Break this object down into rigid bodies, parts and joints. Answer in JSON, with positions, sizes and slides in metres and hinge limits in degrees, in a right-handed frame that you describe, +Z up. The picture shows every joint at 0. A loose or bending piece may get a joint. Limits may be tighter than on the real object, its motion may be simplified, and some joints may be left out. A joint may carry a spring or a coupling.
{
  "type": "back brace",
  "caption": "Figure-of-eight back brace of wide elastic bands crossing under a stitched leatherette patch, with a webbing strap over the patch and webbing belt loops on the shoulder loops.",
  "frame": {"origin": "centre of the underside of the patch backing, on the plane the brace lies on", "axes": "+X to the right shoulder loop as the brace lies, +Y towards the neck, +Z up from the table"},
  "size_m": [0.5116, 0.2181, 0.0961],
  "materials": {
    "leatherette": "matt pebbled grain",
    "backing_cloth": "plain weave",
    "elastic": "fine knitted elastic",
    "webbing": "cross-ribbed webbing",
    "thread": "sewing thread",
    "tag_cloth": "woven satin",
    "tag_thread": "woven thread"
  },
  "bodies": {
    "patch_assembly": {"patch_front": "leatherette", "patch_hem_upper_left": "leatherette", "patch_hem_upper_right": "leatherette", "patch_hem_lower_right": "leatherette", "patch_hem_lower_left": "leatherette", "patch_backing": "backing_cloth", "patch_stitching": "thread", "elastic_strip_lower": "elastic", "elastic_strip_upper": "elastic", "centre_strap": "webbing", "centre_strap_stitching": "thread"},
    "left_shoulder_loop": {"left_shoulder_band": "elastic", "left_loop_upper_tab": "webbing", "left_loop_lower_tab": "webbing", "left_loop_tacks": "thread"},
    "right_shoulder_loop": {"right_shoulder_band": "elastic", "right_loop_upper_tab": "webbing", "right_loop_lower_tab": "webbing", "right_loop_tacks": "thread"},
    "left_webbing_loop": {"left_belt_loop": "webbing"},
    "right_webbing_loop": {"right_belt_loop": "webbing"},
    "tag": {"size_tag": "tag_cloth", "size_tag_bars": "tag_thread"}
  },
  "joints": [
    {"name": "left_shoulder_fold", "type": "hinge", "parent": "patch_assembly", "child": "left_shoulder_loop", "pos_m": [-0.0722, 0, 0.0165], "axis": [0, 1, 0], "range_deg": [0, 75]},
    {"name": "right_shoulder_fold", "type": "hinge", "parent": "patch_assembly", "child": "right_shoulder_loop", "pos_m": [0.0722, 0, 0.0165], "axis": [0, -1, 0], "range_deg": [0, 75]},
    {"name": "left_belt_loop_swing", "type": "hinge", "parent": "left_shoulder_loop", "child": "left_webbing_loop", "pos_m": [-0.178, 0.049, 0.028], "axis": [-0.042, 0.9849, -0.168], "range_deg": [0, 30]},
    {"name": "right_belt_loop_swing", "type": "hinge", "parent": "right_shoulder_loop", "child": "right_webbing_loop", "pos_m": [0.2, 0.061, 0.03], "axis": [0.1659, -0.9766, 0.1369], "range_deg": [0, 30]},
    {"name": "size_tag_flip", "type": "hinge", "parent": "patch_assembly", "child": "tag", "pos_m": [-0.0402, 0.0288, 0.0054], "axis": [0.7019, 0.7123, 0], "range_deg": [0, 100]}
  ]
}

—————

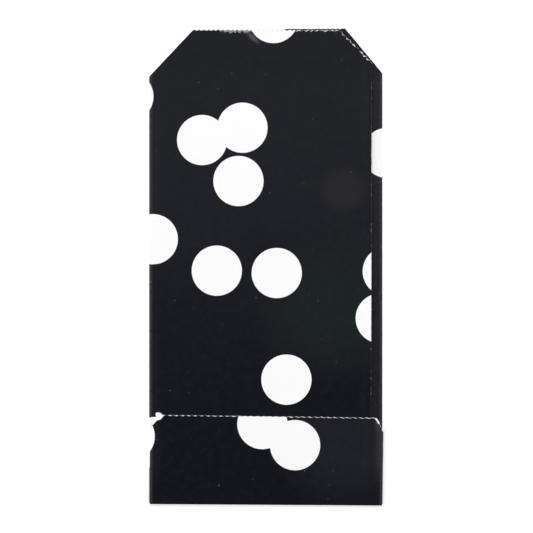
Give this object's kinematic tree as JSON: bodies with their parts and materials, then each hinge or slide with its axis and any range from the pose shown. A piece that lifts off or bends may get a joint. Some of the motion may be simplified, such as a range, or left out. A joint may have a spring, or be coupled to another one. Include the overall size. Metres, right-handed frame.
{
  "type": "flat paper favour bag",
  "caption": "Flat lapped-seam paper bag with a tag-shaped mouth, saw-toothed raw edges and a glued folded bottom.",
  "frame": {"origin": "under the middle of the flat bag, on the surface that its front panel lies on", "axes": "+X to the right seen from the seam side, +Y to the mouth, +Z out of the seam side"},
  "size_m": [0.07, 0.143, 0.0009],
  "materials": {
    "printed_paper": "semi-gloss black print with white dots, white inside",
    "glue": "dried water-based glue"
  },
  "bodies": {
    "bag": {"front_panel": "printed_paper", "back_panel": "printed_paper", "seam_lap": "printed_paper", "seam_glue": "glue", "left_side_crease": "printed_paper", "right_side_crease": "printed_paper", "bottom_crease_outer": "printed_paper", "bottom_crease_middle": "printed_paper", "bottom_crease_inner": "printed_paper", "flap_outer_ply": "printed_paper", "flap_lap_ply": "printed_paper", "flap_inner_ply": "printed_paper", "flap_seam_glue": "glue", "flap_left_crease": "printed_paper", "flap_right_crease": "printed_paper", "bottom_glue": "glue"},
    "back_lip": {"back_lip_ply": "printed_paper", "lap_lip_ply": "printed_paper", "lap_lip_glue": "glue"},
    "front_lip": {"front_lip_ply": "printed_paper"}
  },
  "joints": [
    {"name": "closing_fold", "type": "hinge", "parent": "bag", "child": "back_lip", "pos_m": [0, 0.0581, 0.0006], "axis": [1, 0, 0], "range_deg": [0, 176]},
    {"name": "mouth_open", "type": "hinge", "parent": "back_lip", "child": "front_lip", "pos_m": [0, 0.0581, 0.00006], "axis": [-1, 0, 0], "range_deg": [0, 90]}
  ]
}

—————

**Problem statement**
Find each line holding "from". Copy it out.

**Exercise response**
  "frame": {"origin": "centre of the underside of the patch backing, on the plane the brace lies on", "axes": "+X to the right shoulder loop as the brace lies, +Y towards the neck, +Z up from the table"},
Give this object's kinematic tree as JSON: bodies with their parts and materials, then each hinge or slide with its axis and any range from the pose shown. A piece that lifts off or bends may get a joint. Some of the motion may be simplified, such as a range, or left out. A joint may have a spring, or be coupled to another one. Include the overall size. Metres, right-handed frame.
  "frame": {"origin": "under the middle of the flat bag, on the surface that its front panel lies on", "axes": "+X to the right seen from the seam side, +Y to the mouth, +Z out of the seam side"},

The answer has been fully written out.